Une expansion qui gagne sur la terre et sur la mer
La ville de Manama n’a cessé de croître, d’abord en incorporant les villages alentours, sunnites au sud (d’Adliya à Umm al-Hassam) et chiites à l’est (Al-Juffair), englobant de nouveaux territoires comme Seef à l’ouest, pour former un tissu urbain continu. En outre, elle s’est également étendue grâce à la poldérisation de l’ensemble des côtes est et nord. En septembre 2014, avant le redécoupage administratif, le gouvernorat de Manama comptait 516 717 habitants, soit 39 % de la population du pays, d’après le site Internet officiel Barhain Open Data Portal.
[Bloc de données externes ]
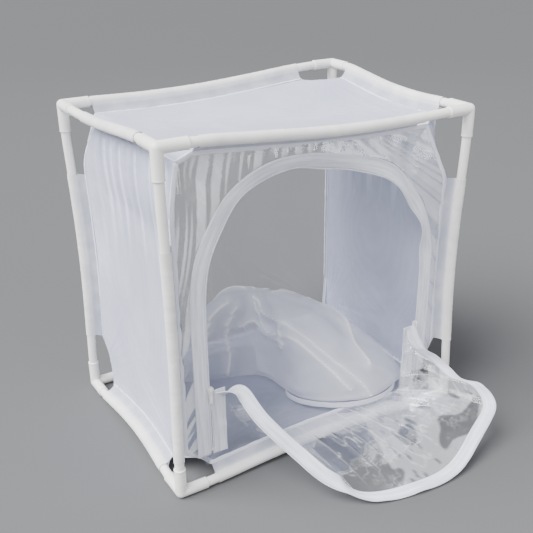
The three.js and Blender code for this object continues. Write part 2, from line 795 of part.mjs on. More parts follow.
function slider(sign) {
  const x = sign * chainCentre;
  const wedge = box(
    onFront(x, sliderHeight + sliderLength / 4),
    vec(sliderWedge, 2 * sliderPlateOffset, sliderLength / 3),
  );
  const post = (end) =>
    box(
      vec(x, bailFoot - bailHeight / 2 + sliderPlate / 2, sliderHeight + end * (bailHalf - bailBar / 2)),
      vec(bailWidth, bailHeight + sliderPlate, bailBar),
    );
  const bar = box(vec(x, bailFoot - bailHeight, sliderHeight), vec(bailWidth, bailBar, 2 * bailHalf));
  return joined(
    sliderPlateGeometry(frontPlane - sliderPlateOffset, x),
    sliderPlateGeometry(frontPlane + sliderPlateOffset, x),
    wedge,
    post(-1),
    post(1),
    bar,
  );
}

// The pull tab hangs from its crossbar, which passes under the bail.
function pullTab(sign) {
  const top = pullThickness / 2;
  const shape = new THREE.Shape();
  shape.moveTo(-pullWidth / 2, top);
  shape.lineTo(-pullTip / 2, -pullLength + pullTip / 2);
  shape.quadraticCurveTo(-pullTip / 2, -pullLength, 0, -pullLength);
  shape.quadraticCurveTo(pullTip / 2, -pullLength, pullTip / 2, -pullLength + pullTip / 2);
  shape.lineTo(pullWidth / 2, top);
  const hole = new THREE.Path();
  hole.moveTo(-pullWindowWidth / 2, -top);
  hole.lineTo(-pullWindowWidth / 2, -pullWindow);
  hole.lineTo(pullWindowWidth / 2, -pullWindow);
  hole.lineTo(pullWindowWidth / 2, -top);
  shape.holes.push(hole);
  const tab = flatPlate(shape, pullThickness);
  return tab.translate(sign * chainCentre, pullAxisY, sliderHeight);
}

for (const sign of [-1, 1]) {
  place(`zipped_tape_${sideNames[sign]}`, zippedTape(sign), materials.tape);
  place(`zip_stop_${sideNames[sign]}`, zipStop(sign), materials.zip);
  place(`zip_slider_${sideNames[sign]}`, slider(sign), materials.zip);
  place(`zip_pull_${sideNames[sign]}`, pullTab(sign), materials.zip);
}

// Seam band: an oval ring, turned and tilted, that lies on the floor panel at the back and over the
// bottom rail at the front

const bandCentre = vec(bandOffset, frontPlane + bandSetback, 0);
const bandTilt = (bandTurn * Math.PI) / 180;

// A point of the band's middle line at an angle, its level going from the rail down to the floor panel.
function bandAt(angle) {
  const along = bandHalfLength * Math.cos(angle);
  const breadth = bandHalfBreadth * Math.sin(angle);
  const x = along * Math.cos(bandTilt) + breadth * Math.sin(bandTilt);
  const y = -along * Math.sin(bandTilt) + breadth * Math.cos(bandTilt);
  const point = bandCentre.clone().add(vec(x, y, 0));
  const back = Math.min(Math.max((point.y - frontPlane) / (2 * bandSetback), 0), 1);
  const floorLevel = floorHeight(point.x, point.y);
  point.z = bandFrontLevel + (floorLevel - bandFrontLevel) * smoothStep(back) + bandHeight / 2;
  return point;
}

// Height of the floor panel's upper face, as a bowl under its edges
function floorHeight(x, y) {
  const rim = bottomLevel + bagInset + netThickness + railBow;
  const middle = floorAt(1 / 2, 1 / 2).z + netThickness;
  const reach = Math.max(Math.abs(x) / halfWidth, Math.abs(y) / halfDepth);
  return middle + (rim - middle) * Math.min(reach, 1) ** 2;
}

const bandFrames = evenNodes(bandSteps).slice(0, -1).map((t) => {
  const angle = 2 * Math.PI * t;
  const step = 2 * Math.PI / bandSteps;
  const tangent = bandAt(angle + step).sub(bandAt(angle - step));
  const normal = vec(tangent.y, -tangent.x, 0).normalize();
  return { centre: bandAt(angle), across: axisZ, normal };
});
place("sleeve_seam_band", strip(bandFrames, bandHeight, bandThickness, true), materials.tape);

// Where the flap folds out of the front, from the left zip end to the right one: shares of the fold's
// half width, and of the height from the bottom seam to the open end of the zip
const foldShares = [
  [-1, 0.9], [-0.95, 0.74], [-0.85, 0.48], [-0.69, 0.22], [-0.48, 0.07], [-0.25, 0.02], [0, 0.015],
  [0.3, 0.015], [0.6, 0.015], [0.85, 0.02], [0.96, 0.08], [0.99, 0.4], [0.99, 0.68], [1, 0.9],
];
const foldCurve = new THREE.CatmullRomCurve3(
  foldShares.map(([x, z]) => vec(x, 0, z)),
  false,
  "centripetal",
);
const foldStep = (tapeThickness + filmThickness) / 2 + hemGap;

// A point of the fold for an upright of a given half width: its foot on the bottom seam, and itself.
function foldAt(u, width) {
  const share = foldCurve.getPoint(u);
  const low = bottomSeamAt(Math.sign(share.x) * Math.min(Math.abs(share.x), 1) * width);
  const level = low.z + share.z * (zipOpenHeight - low.z);
  const high = vec(low.x, low.y + (frontPlane - low.y) * Math.min(2 * share.z, 1), level);
  return { low, high };
}

// The film below the fold stays upright between the zipped tapes.
const foot = evenNodes(footCells).map((u) => {
  const { low, high } = foldAt(u, footHalfWidth);
  return evenNodes(footRows).map((v) => low.clone().lerp(high, v));
});
place("door_film_foot", sheet(foot, filmThickness), materials.film);

// The flap's free rim from the left zip end round to the right one: shares of the door's half width,
// of the height of the zip's open end and of the flap's reach
const rimShares = [
  [-0.83, 1.06, 0.045], [-0.78, 1.05, 0.065], [-0.71, 1.01, 0.11], [-0.635, 0.75, 0.28], [-0.465, 0.43, 0.5],
  [-0.33, 0.22, 0.71], [-0.13, 0.05, 0.9], [0.22, 0.03, 1], [0.56, 0.055, 1], [0.88, 0.24, 0.88],
  [1.1, 0.41, 0.76], [1.09, 0.545, 0.61], [1.035, 0.53, 0.42], [1.03, 0.575, 0.28], [0.97, 0.68, 0.2],
  [0.875, 0.8, 0.15], [0.845, 0.93, 0.095], [0.83, 1.06, 0.045],
];
const rimCurve = new THREE.CatmullRomCurve3(
  rimShares.map(([x, z, y]) => vec(x * doorHalfWidth, frontPlane - y * flapReach, z * zipOpenHeight)),
  false,
  "centripetal",
);

// The flap at a share of its rim: the fold point, the rim point, and the directions of its tape.
const rimEndShare = 0.008;
const ribs = evenNodes(rimCells).map((t) => {
  const u = rimEndShare + t * (1 - 2 * rimEndShare);
  const fold = foldAt(u, zippedEdge + tapeWidth / 4).high.addScaledVector(axisY, -foldStep);
  const rim = rimCurve.getPointAt(u);
  const across = rim.clone().sub(fold).normalize();
  const normal = rimCurve.getTangentAt(u).cross(across).normalize();
  return { t, fold, rim, across, normal };
});
const rimStrip = (inset, width, thickness) =>
  strip(
    ribs.map(({ rim, across, normal }) => ({
      centre: rim.clone().addScaledVector(across, -inset - width / 2),
      across,
      normal,
    })),
    width,
    thickness,
  );
place("flap_zip_tape", rimStrip(0, flapTapeWidth, tapeThickness), materials.tape);
place("flap_zip_coil", rimStrip(-coilWidth - coilSeatGap, coilWidth, coilThickness), materials.zip);

// The film reaches from the fold to the tape, crowned in the middle. Its ends stay clear of the zip.
const filmSkip = 2;
const flapFilm = ribs.slice(filmSkip, -filmSkip).map(({ t, fold, rim, across }) => {
  const edge = rim.clone().addScaledVector(across, -flapTapeWidth - hemGap);
  const crown = flapCrown * Math.sin(Math.PI * t);
  return evenNodes(flapRows).map((v) => {
    const point = fold.clone().lerp(edge, v);
    return point.addScaledVector(axisZ, crown * Math.sin(Math.PI * v));
  });
});
place("door_flap_film", sheet(flapFilm, filmThickness), materials.film);

// The net access sleeve, heaped on the floor panel behind the band

// Its foot as seen from above, as shares of the enclosure's half width and depth, and its height between
// the floor panel, 0, and the band's upper edge, 1
const heapFootShares = [
  [0.74, -0.87, 1], [0.785, -0.62, 0.4], [0.755, -0.35, 0], [0.66, -0.06, 0], [0.5, 0.24, 0], [0.3, 0.5, 0],
  [0.08, 0.66, 0], [-0.2, 0.72, 0], [-0.44, 0.66, 0], [-0.56, 0.52, 0], [-0.54, 0.37, 0], [-0.41, 0.27, 0],
  [-0.2, 0.19, 0], [-0.04, 0.02, 0.3],
];
// Where the heap stands highest, in the same shares
const heapPeakShare = [0.03, 0.2];
const heapPeak = vec(heapPeakShare[0] * halfWidth, heapPeakShare[1] * halfDepth, 0);
// The band's part that the net rises from, as angles in turns from its right end
const heapBandShares = [0.52, 0.57, 0.63, 0.69, 0.75, 0.81, 0.87, 0.92];
const heapFoot = new THREE.CatmullRomCurve3(
  [
    ...heapFootShares.map(([x, y, lift]) => {
      const point = vec(x * halfWidth, y * halfDepth, 0);
      const floor = floorHeight(point.x, point.y) + netThickness;
      return point.setZ(floor + lift * (bandFrontLevel + bandHeight + hemGap + netThickness - floor));
    }),
    ...heapBandShares.map((turn) => {
      const point = bandAt(2 * Math.PI * turn);
      return point.setZ(point.z + bandHeight / 2 + netThickness + hemGap);
    }),
  ],
  true,
  "centripetal",
);

// The net's rise towards its peak is fuller on the left, where it folds over, than on the right.
const heapFullnessShare = 2.6;
const heapLeanShare = 0.9;
const heapSoftnessShare = 0.8;
const heapOpeningShare = 0.05;
const heapNodes = evenNodes(heapRows);
const heap = evenNodes(heapCells).slice(0, -1).map((u) => {
  const base = heapFoot.getPointAt(u);
  const towards = Math.atan2(base.y - heapPeak.y, base.x - heapPeak.x);
  const fullness = heapFullnessShare - heapLeanShare * Math.cos(towards);
  const fold = heapFoldDepth * Math.sin(2 * Math.PI * heapFolds * u);
  return heapNodes.map((v) => {
    const spread = heapOpeningShare + (1 - heapOpeningShare) * v;
    const point = heapPeak.clone().lerp(base, spread);
    const rise = Math.max(1 - spread ** fullness, 0) ** heapSoftnessShare;
    const crease = fold * Math.sin(Math.PI * spread) * spread;
    return point.setZ(base.z + (heapHeight - base.z) * rise + crease);
  });
});
place("access_sleeve", sheet(heap, netThickness, true), materials.net);

// The origin is at the middle of the whole part, on the floor.
const extent = new THREE.Box3().setFromObject(assembly);
const middle = extent.getCenter(vec(0, 0, 0));
assembly.position.set(-middle.x, -middle.y, -extent.min.z);

export default assembly;
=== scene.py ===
"""Looks of a free-standing butterfly enclosure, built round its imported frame.

White push-fit pipes carry a sewn cover of fine net and clear film. The front has an arched zip door, shown
unzipped and folded forward, and a net access sleeve lies heaped on the floor panel. Sizes are in metres.
"""

import math

import bpy
import numpy as np
from bpy.props import FloatProperty, FloatVectorProperty, PointerProperty
from bpy.types import Operator, Panel, PropertyGroup
from mathutils import Matrix, Vector, noise
from mathutils.bvhtree import BVHTree


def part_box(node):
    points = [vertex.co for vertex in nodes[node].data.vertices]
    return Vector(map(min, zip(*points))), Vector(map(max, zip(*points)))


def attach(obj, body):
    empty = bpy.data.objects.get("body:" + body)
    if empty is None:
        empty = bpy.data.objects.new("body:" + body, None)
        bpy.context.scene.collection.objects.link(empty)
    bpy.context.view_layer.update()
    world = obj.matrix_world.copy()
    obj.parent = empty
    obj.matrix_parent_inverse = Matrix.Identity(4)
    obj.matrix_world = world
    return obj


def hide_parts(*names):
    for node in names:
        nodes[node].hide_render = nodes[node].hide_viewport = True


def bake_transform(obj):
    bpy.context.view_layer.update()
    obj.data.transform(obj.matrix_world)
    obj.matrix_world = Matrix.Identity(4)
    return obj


bl_info = {
    "name": "Butterfly Enclosure",
    "version": (1, 0, 0),
    "blender": (4, 5, 0),
    "location": "3D View > Sidebar > Enclosure",
    "description": "Pipe-framed net and film enclosure with an arched zip door and a net access sleeve",
    "category": "Add Mesh",
}

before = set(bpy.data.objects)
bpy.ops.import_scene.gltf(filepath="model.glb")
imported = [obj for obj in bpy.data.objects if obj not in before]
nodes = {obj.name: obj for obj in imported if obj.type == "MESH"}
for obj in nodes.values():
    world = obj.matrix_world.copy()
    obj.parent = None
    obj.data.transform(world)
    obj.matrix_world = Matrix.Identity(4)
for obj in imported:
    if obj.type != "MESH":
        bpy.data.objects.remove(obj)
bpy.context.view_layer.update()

RAILS = [f"{level}_{edge}" for level in ("top", "bottom") for edge in ("front", "back", "left", "right")]
POSTS = ["front_left", "front_right", "back_left", "back_right"]


# Sizes and colours


def length(name, description, default):
    """A length in metres."""
    return FloatProperty(name=name, description=description, default=default, unit="LENGTH", precision=4)


def share(name, description, default):
    """A number without a unit."""
    return FloatProperty(name=name, description=description, default=default, precision=3)


def colour(name, description, default):
    """A colour of a finish."""
    return FloatVectorProperty(name=name, description=description, default=default, subtype="COLOR", size=3)


class FrameSizes(PropertyGroup):
    """Sizes of the pipes and corner fittings."""

    pipe_diameter: length("Pipe", "Outer diameter of the pipes", 0.016)
    fitting_diameter: length("Fitting", "Outer diameter of the corner fittings", 0.020)
    mouth_bead: length("Mouth bead", "Height of the bead round each socket's mouth", 0.0003)
    mouth_width: length("Mouth width", "Width of that bead", 0.0025)


class CoverSizes(PropertyGroup):
    """Sizes of the sewn cover."""

    seam_inset: length("Seam inset", "Distance of a seam from its pipe's axis, each way", 0.018)
    sleeve_gap: length("Sleeve gap", "Gap between a pipe and the cloth round it", 0.0009)
    flange: length("Flange", "Distance between a sleeve's two layers at the seam", 0.0010)
    binding: length("Binding", "Width of the bound seams", 0.0052)
    front_binding: length("Front binding", "Width of the bound seams round the front film", 0.0085)
    pucker_pitch: length("Pucker pitch", "Distance between the puckers along a seam", 0.011)
    pucker_depth: length("Pucker depth", "Depth of the puckers", 0.0007)
    pleat_pitch: length("Pleat pitch", "Distance between the pleats below the top rails", 0.038)
    pleat_depth: length("Pleat depth", "Depth of those pleats", 0.0058)
    pleat_length: length("Pleat length", "How far down the pleats reach", 0.115)
    streak_depth: length("Streak depth", "Depth of the drawn streaks in the front film", 0.0032)
    floor_sag: length("Floor sag", "Sag of the floor panel", 0.012)
    top_sag: length("Top sag", "Sag of the top panel", 0.004)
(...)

Au nord, le Central Business District (CBD) a repoussé de plusieurs kilomètres la mer qui, jadis, jouxtait Bab al-Bahreïn et le souk de Manama, centre historique peuplé désormais de travailleurs du Sud-Est asiatique. Le CBD accueille les nouvelles tours d’architecture de verre, comme le Bahrain World Trade Center et le Bahrain Financial Harbour, qui hébergent le siège de banques, d’entreprises étrangères, ainsi que de vastes centres commerciaux. En février 2011, lorsque le vent de contestation qui souffle sur le monde arabe gagne Manama, les manifestants, qui entendent protester contre la confiscation des réformes promises par le souverain Hamad dix ans plus tôt, occupent le rond-point de la Perle situé sur la corniche et à proximité du BFH voisin, symbole de l’affairisme de la famille royale, qui cristallise la colère d’une partie des manifestants.
C’est aussi en gagnant sur la mer que Manama s’est imposée comme destination touristique de choix pour les habitants des pays du Golfe, à la suite de l’ouverture, à l’ouest de l’île, du pont qui la relie à l’Arabie saoudite en 1986. Tout le front de mer du nord de Manama, de Seef au quartier de Juffair, largement poldérisé, s’est couvert d’hôtels et d’immeubles pour expatriés occidentaux ou golfiens. Enfin, Reef Island et Bahrain Bay, presqu’îles artificielles en construction qui abritent ports de plaisance, quartiers résidentiels et espaces de loisirs, constituent les derniers grands projets emblématiques en date, destinés à attirer investisseurs et touristes internationaux.